_What you need to do_.
Give the data a second time, exactly and in full.

* * *

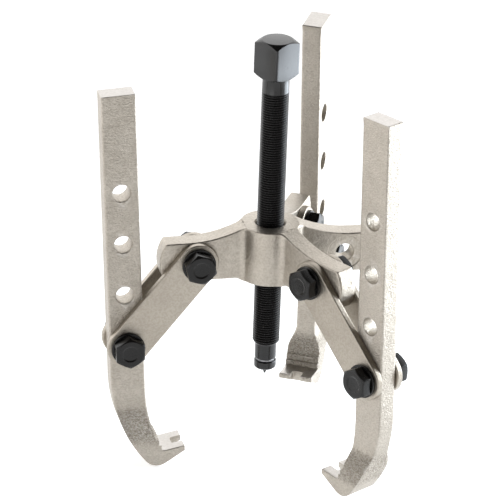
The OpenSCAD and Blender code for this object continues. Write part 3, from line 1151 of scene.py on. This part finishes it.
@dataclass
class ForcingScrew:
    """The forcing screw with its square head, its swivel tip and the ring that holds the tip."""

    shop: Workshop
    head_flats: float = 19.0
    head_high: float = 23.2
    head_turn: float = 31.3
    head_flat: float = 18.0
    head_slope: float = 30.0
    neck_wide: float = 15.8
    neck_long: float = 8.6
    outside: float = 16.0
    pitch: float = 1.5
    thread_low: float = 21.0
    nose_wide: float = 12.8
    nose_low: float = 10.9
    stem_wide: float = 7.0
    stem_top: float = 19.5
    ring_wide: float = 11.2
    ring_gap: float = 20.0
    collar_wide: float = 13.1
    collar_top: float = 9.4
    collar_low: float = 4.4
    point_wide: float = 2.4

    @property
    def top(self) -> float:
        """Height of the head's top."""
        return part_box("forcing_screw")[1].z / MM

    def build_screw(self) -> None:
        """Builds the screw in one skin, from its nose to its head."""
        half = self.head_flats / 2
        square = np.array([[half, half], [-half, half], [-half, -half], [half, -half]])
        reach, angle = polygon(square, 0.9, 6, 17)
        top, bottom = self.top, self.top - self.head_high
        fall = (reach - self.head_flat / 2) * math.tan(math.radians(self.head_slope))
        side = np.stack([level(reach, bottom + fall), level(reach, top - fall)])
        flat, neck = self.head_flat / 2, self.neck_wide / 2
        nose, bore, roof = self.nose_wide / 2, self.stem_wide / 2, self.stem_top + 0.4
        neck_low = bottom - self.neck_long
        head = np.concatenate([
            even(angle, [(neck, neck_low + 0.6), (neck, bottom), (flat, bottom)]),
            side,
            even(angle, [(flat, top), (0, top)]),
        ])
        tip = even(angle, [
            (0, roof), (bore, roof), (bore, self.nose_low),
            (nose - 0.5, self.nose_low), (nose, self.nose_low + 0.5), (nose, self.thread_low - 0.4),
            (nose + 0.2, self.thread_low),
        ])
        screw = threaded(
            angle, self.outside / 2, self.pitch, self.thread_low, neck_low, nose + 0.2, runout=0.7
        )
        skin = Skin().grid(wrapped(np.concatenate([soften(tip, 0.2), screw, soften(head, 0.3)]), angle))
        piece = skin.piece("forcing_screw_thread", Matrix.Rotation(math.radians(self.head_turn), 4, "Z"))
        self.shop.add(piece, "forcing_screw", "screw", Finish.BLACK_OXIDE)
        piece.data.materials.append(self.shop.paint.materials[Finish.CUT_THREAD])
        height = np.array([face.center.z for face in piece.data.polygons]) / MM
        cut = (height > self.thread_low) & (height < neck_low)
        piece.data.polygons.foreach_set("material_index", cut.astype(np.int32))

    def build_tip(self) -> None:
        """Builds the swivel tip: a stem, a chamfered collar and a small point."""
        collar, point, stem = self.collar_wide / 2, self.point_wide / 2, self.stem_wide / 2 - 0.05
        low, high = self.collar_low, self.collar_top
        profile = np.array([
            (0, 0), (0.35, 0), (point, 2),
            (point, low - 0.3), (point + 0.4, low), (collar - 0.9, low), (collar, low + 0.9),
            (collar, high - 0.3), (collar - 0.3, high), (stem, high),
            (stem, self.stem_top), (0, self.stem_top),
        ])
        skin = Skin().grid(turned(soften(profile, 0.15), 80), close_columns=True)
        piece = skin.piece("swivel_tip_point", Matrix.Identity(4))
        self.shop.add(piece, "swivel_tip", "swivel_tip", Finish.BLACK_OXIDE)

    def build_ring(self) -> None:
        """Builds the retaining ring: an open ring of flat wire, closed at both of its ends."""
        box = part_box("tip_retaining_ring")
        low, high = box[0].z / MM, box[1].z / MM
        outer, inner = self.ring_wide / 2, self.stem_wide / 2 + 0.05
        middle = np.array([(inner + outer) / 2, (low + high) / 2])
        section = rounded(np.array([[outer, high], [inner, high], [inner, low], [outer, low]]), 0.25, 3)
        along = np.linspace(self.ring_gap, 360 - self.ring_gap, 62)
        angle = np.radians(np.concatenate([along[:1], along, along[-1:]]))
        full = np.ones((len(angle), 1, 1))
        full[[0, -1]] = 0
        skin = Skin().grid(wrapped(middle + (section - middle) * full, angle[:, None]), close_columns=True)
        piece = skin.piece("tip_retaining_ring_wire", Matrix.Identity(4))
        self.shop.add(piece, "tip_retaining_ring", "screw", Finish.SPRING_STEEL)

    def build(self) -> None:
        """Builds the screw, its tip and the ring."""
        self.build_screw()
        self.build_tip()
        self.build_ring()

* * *

_Expected answer_.
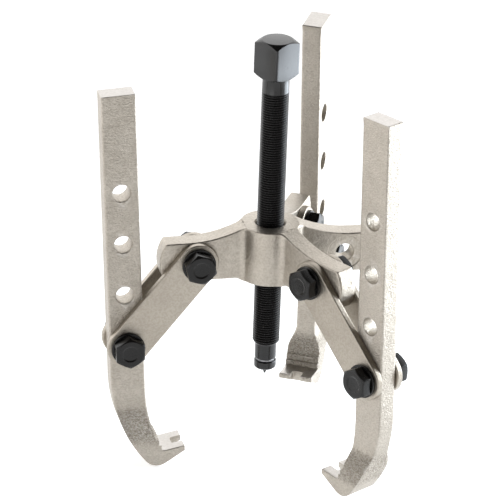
The OpenSCAD and Blender code for this object continues. Write part 3, from line 1151 of scene.py on. This part finishes it.
@dataclass
class ForcingScrew:
    """The forcing screw with its square head, its swivel tip and the ring that holds the tip."""

    shop: Workshop
    head_flats: float = 19.0
    head_high: float = 23.2
    head_turn: float = 31.3
    head_flat: float = 18.0
    head_slope: float = 30.0
    neck_wide: float = 15.8
    neck_long: float = 8.6
    outside: float = 16.0
    pitch: float = 1.5
    thread_low: float = 21.0
    nose_wide: float = 12.8
    nose_low: float = 10.9
    stem_wide: float = 7.0
    stem_top: float = 19.5
    ring_wide: float = 11.2
    ring_gap: float = 20.0
    collar_wide: float = 13.1
    collar_top: float = 9.4
    collar_low: float = 4.4
    point_wide: float = 2.4

    @property
    def top(self) -> float:
        """Height of the head's top."""
        return part_box("forcing_screw")[1].z / MM

    def build_screw(self) -> None:
        """Builds the screw in one skin, from its nose to its head."""
        half = self.head_flats / 2
        square = np.array([[half, half], [-half, half], [-half, -half], [half, -half]])
        reach, angle = polygon(square, 0.9, 6, 17)
        top, bottom = self.top, self.top - self.head_high
        fall = (reach - self.head_flat / 2) * math.tan(math.radians(self.head_slope))
        side = np.stack([level(reach, bottom + fall), level(reach, top - fall)])
        flat, neck = self.head_flat / 2, self.neck_wide / 2
        nose, bore, roof = self.nose_wide / 2, self.stem_wide / 2, self.stem_top + 0.4
        neck_low = bottom - self.neck_long
        head = np.concatenate([
            even(angle, [(neck, neck_low + 0.6), (neck, bottom), (flat, bottom)]),
            side,
            even(angle, [(flat, top), (0, top)]),
        ])
        tip = even(angle, [
            (0, roof), (bore, roof), (bore, self.nose_low),
            (nose - 0.5, self.nose_low), (nose, self.nose_low + 0.5), (nose, self.thread_low - 0.4),
            (nose + 0.2, self.thread_low),
        ])
        screw = threaded(
            angle, self.outside / 2, self.pitch, self.thread_low, neck_low, nose + 0.2, runout=0.7
        )
        skin = Skin().grid(wrapped(np.concatenate([soften(tip, 0.2), screw, soften(head, 0.3)]), angle))
        piece = skin.piece("forcing_screw_thread", Matrix.Rotation(math.radians(self.head_turn), 4, "Z"))
        self.shop.add(piece, "forcing_screw", "screw", Finish.BLACK_OXIDE)
        piece.data.materials.append(self.shop.paint.materials[Finish.CUT_THREAD])
        height = np.array([face.center.z for face in piece.data.polygons]) / MM
        cut = (height > self.thread_low) & (height < neck_low)
        piece.data.polygons.foreach_set("material_index", cut.astype(np.int32))

    def build_tip(self) -> None:
        """Builds the swivel tip: a stem, a chamfered collar and a small point."""
        collar, point, stem = self.collar_wide / 2, self.point_wide / 2, self.stem_wide / 2 - 0.05
        low, high = self.collar_low, self.collar_top
        profile = np.array([
            (0, 0), (0.35, 0), (point, 2),
            (point, low - 0.3), (point + 0.4, low), (collar - 0.9, low), (collar, low + 0.9),
            (collar, high - 0.3), (collar - 0.3, high), (stem, high),
            (stem, self.stem_top), (0, self.stem_top),
        ])
        skin = Skin().grid(turned(soften(profile, 0.15), 80), close_columns=True)
        piece = skin.piece("swivel_tip_point", Matrix.Identity(4))
        self.shop.add(piece, "swivel_tip", "swivel_tip", Finish.BLACK_OXIDE)

    def build_ring(self) -> None:
        """Builds the retaining ring: an open ring of flat wire, closed at both of its ends."""
        box = part_box("tip_retaining_ring")
        low, high = box[0].z / MM, box[1].z / MM
        outer, inner = self.ring_wide / 2, self.stem_wide / 2 + 0.05
        middle = np.array([(inner + outer) / 2, (low + high) / 2])
        section = rounded(np.array([[outer, high], [inner, high], [inner, low], [outer, low]]), 0.25, 3)
        along = np.linspace(self.ring_gap, 360 - self.ring_gap, 62)
        angle = np.radians(np.concatenate([along[:1], along, along[-1:]]))
        full = np.ones((len(angle), 1, 1))
        full[[0, -1]] = 0
        skin = Skin().grid(wrapped(middle + (section - middle) * full, angle[:, None]), close_columns=True)
        piece = skin.piece("tip_retaining_ring_wire", Matrix.Identity(4))
        self.shop.add(piece, "tip_retaining_ring", "screw", Finish.SPRING_STEEL)

    def build(self) -> None:
        """Builds the screw, its tip and the ring."""
        self.build_screw()
        self.build_tip()
        self.build_ring()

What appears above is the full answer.